No prólogo da Crónica de D. Fernando, Fernão Lopes refere-se a Lisboa de finais de trezentos como a cidade onde " estantes de muitas terras,(...) assi como genoeses e prazentiis e lombardos, e catallaães d' Aragom e de Maiorgua, e de Milam, que chamavom millaneses, e corciins e bizcainhos e assi d' outras naçoões..."
Hoje, os estrangeiros que nos visitam são sobretudo turistas, estudantes fascinados pelo clima, pela luz, comida, beleza, dinâmica cultural, mas acima de tudo porque Portugal é um lugar de diálogo intercultural, onde a diversidade não é apenas tolerada mas protegida e estimulada.
Após os acontecimentos de11 de setembro, os de Madrid, paris, etc,etc, as pessoas vivem num clima de desconfiança. Os turistas ainda os toleramos, estamos em crise e a entrada de divisas é uma mais valia. Quanto aos refugiados a conversa muda de tom. A conversa generalizada, é que : porque é que têm direito a uma casa se os de cá não têm, vão tirar subsidios aos de cá, têm direito a tudo e mais alguma coisa, etc,etc. E o mais grave é que a maioria acredita que a vinda maciça de refugiados nomeadamente os de origem mulçumana, são para o estabelecimento do califado. O que as pessoas desconhecem é que existe um fundo social para os refugiados e que ninguém vai tirar nada a ninguém. Temos que desconstruir estas ideias. Somos um povo tolerante, solidário. Sempre recebemos bem, não vamos deixar que o preconceito, e os estereotipos nos moldem. Somos um país que se orgulha de preservar a sua identidade, baseada na convivência e no respeito pelo outro.
Infelizmente, temos assistido a diferentes níveis de pesar e de solidariedade consoante a cor da pele ou a proveniência das vítimas.
Quando o conflito estalou na Síria e enquanto se manteve longe, apenas alguns "aldeões da Aldeia Global" através das diferentes ONG's - como a UNICEF, Social Watch, Avaaz, Amnistia Internacional , entre outras - apelaram ao fim da guerra.
É visível a indiferença para com aquele que sofre e é absurda a apatia geral.

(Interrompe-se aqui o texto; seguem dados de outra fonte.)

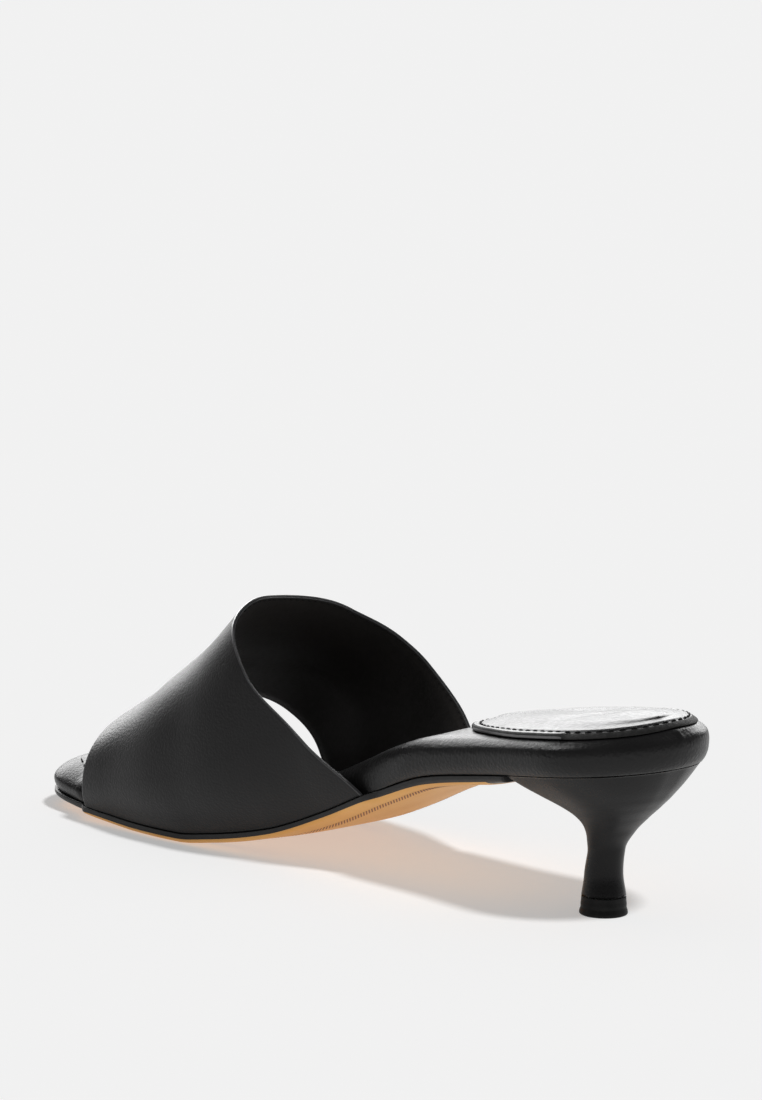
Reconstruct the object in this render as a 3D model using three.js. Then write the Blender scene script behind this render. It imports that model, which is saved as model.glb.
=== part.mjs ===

Inacreditavelmente, existem pessoas que justificam atrocidades como se as pessoas estivessem culturalmente preparadas para o grotesco e nesse caso, o rapto brutal das alunas da Nigéria teria maior impacto na nossa cultura e entre as nossas jovens, porque para as outras - "as desses países" - "a violação faz parte das suas tradições, pelo que devem estar preparadas para isso". Enfim, é no mínimo desconcertante, sobretudo quando estas opiniões não são somente fracos frutos de pessoas sem formação (no exemplo, o discurso ora reproduzido e testemunhado foi proferido por uma licenciada em Psicologia).
Entretanto, fora da agenda estão milhöes de deslocados que apenas säo referidos nos Dias internacionais desta ou daquela cruel realidade, sem que mude coisa alguma e sem que exista discussäo de facto. Eu tenho 43 anos e recordo de uma infância em que a televisão nos trazia notícias de fome extrema à hora do jantar. E o que mudou para as crianças do Corno de África?
A problemática dos refugiados do conflito sírio, por exemplo, já näo parece estar na ordem do dia. Na agenda mediática, o terrorismo ganhou um tempo de antena distinto, atribuído apenas, no que respeita a quem sofre, às vítimas que fazem ganhar audiências.
O frio está a chegar e já não existem caminhantes desprotegidos? A viagem destas famílias será agora menos penosa e as condiçöes de acolhimento seräo agora mais dignas?
Como temos a tendência de apenas nos preocupar quando o mal bate à nossa porta, acolher será também falar com franqueza das nossas hesitações, fraquezas, preocupações, promover o diálogo para que possamos participar na solução. É imperativo desconstruir mitos.